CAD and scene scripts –
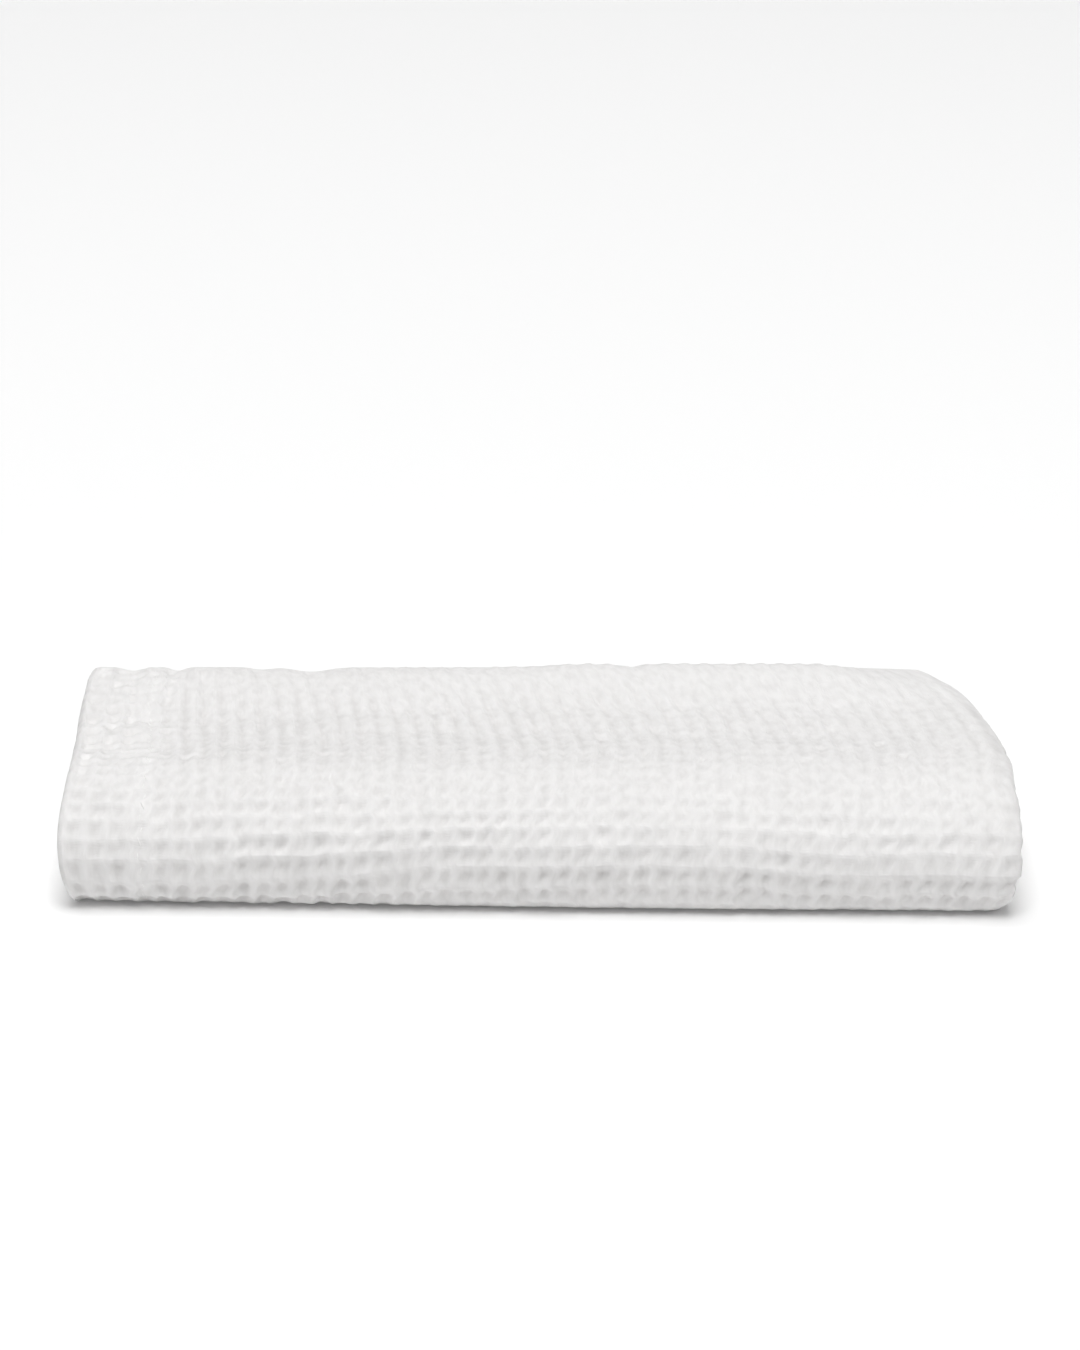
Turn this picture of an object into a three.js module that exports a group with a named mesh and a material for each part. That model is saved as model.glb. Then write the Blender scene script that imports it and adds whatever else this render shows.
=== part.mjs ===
// A linen guest towel in honeycomb weave, folded in half end to end and then in thirds across.
// Millimetres, +Z up. The towel rests on its flat underside at z = 0, centred on the Z axis. Its one big
// outer fold is at the front (-Y), its hemmed ends lie at the left (-X) and its soft end fold at the right (+X).
import * as THREE from "three";

// The flat cloth
const CLOTH_LENGTH = 500;
const CLOTH_WIDTH = 300;
const CLOTH_THICKNESS = 3;
const HEM_DEPTH = 20;
const HEM_EXTRA_THICKNESS = 1;
const HEM_STEP_LENGTH = 1.5;
const SEAM_GROOVE_DEPTH = 0.5;
const SEAM_GROOVE_REACH = 1.2;
const EDGE_ROUNDING = 0.8;
const LINEN_COLOUR = 0xebe9e6;
const LINEN_ROUGHNESS = 0.95;

// The folded package: the cloth folded in half is a pair of layers, and the pair is folded in thirds
const GAP_IN_PAIR = 2.4;
const GAP_BETWEEN_PAIRS = 3.6;
const HALF_PAIR = CLOTH_THICKNESS + GAP_IN_PAIR / 2;
const LAYER_OFFSET = (CLOTH_THICKNESS + GAP_IN_PAIR) / 2;
const FOLDED_DEPTH = 107;
const FOLDED_LENGTH = CLOTH_LENGTH / 2;
const END_FOLD_STEPS = 6;

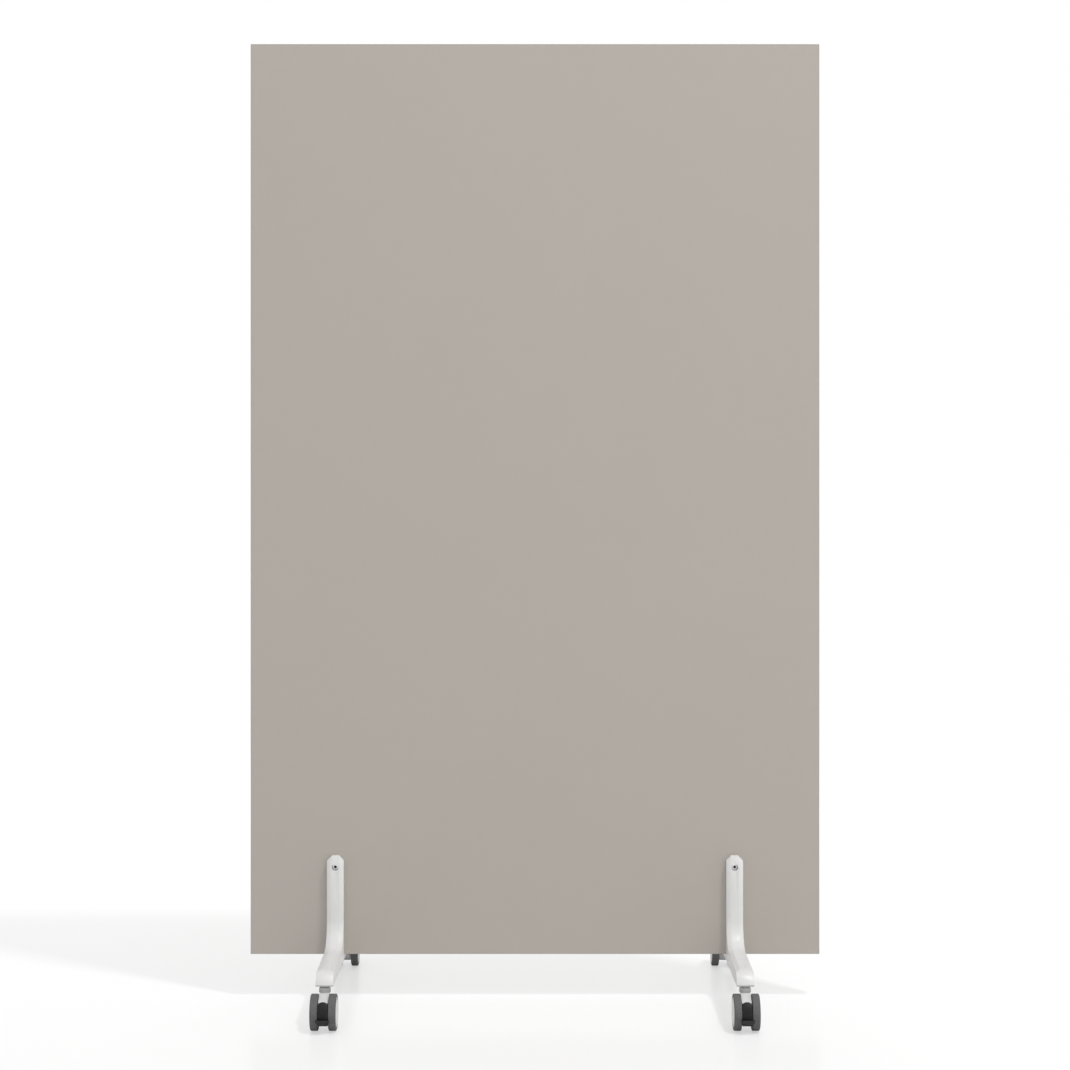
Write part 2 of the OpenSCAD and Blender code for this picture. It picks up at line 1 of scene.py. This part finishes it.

YOUR OBJECTIVE – The lines from the first of the entries through the line holding "const END_FOLD_STEPS = 6;" are to be restated word for word, and no others.

THE COMPLETED TASK –
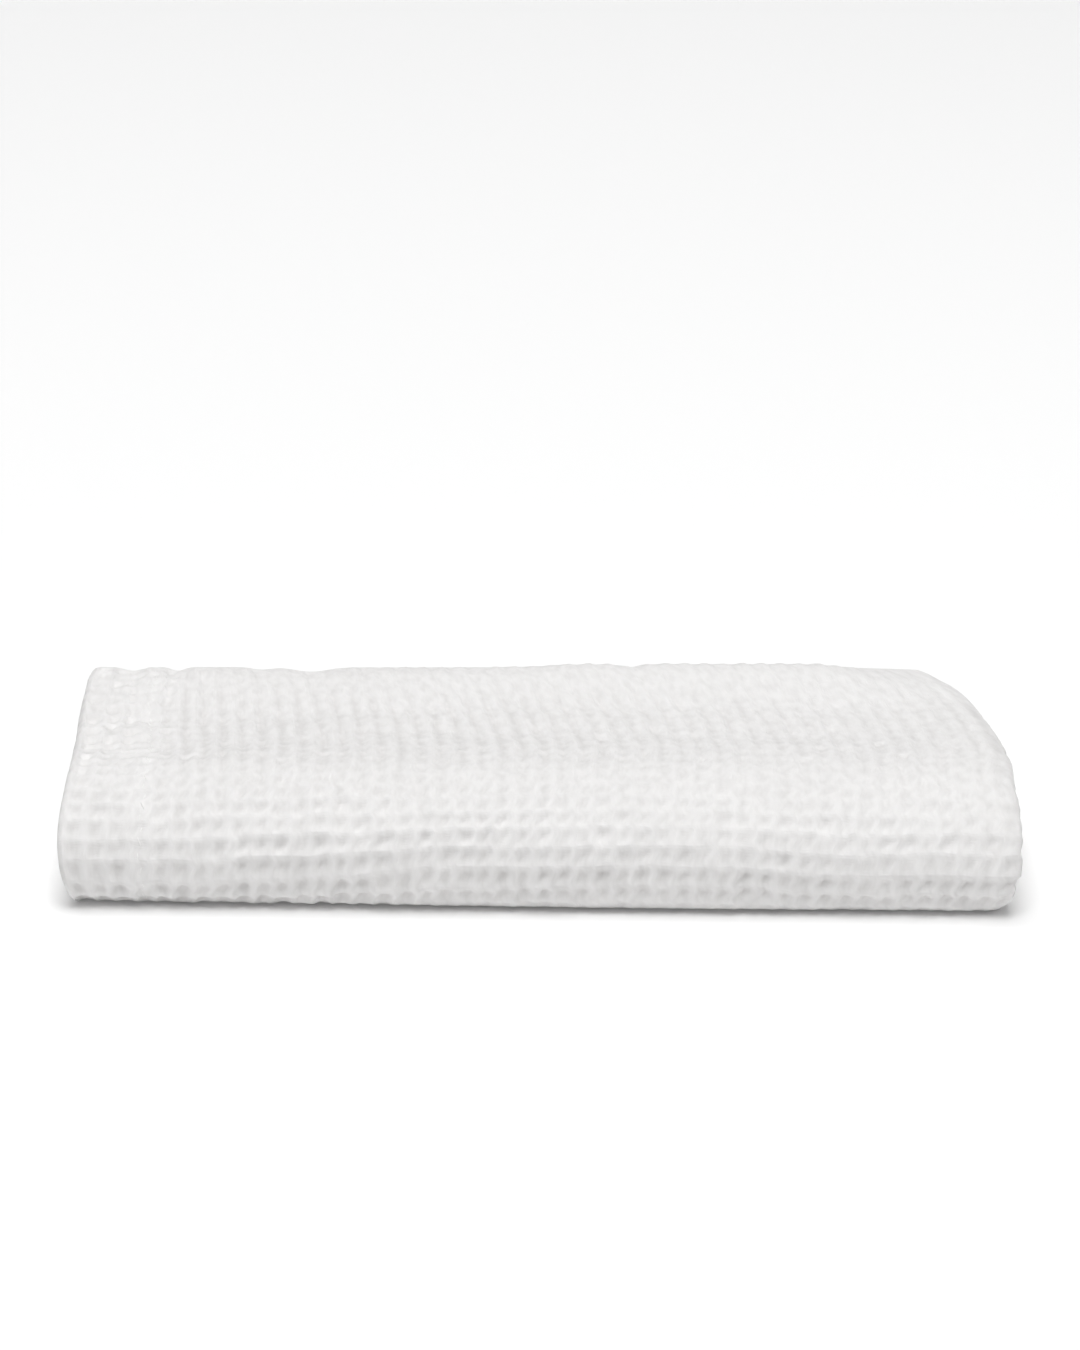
Turn this picture of an object into a three.js module that exports a group with a named mesh and a material for each part. That model is saved as model.glb. Then write the Blender scene script that imports it and adds whatever else this render shows.
=== part.mjs ===
// A linen guest towel in honeycomb weave, folded in half end to end and then in thirds across.
// Millimetres, +Z up. The towel rests on its flat underside at z = 0, centred on the Z axis. Its one big
// outer fold is at the front (-Y), its hemmed ends lie at the left (-X) and its soft end fold at the right (+X).
import * as THREE from "three";

// The flat cloth
const CLOTH_LENGTH = 500;
const CLOTH_WIDTH = 300;
const CLOTH_THICKNESS = 3;
const HEM_DEPTH = 20;
const HEM_EXTRA_THICKNESS = 1;
const HEM_STEP_LENGTH = 1.5;
const SEAM_GROOVE_DEPTH = 0.5;
const SEAM_GROOVE_REACH = 1.2;
const EDGE_ROUNDING = 0.8;
const LINEN_COLOUR = 0xebe9e6;
const LINEN_ROUGHNESS = 0.95;

// The folded package: the cloth folded in half is a pair of layers, and the pair is folded in thirds
const GAP_IN_PAIR = 2.4;
const GAP_BETWEEN_PAIRS = 3.6;
const HALF_PAIR = CLOTH_THICKNESS + GAP_IN_PAIR / 2;
const LAYER_OFFSET = (CLOTH_THICKNESS + GAP_IN_PAIR) / 2;
const FOLDED_DEPTH = 107;
const FOLDED_LENGTH = CLOTH_LENGTH / 2;
const END_FOLD_STEPS = 6;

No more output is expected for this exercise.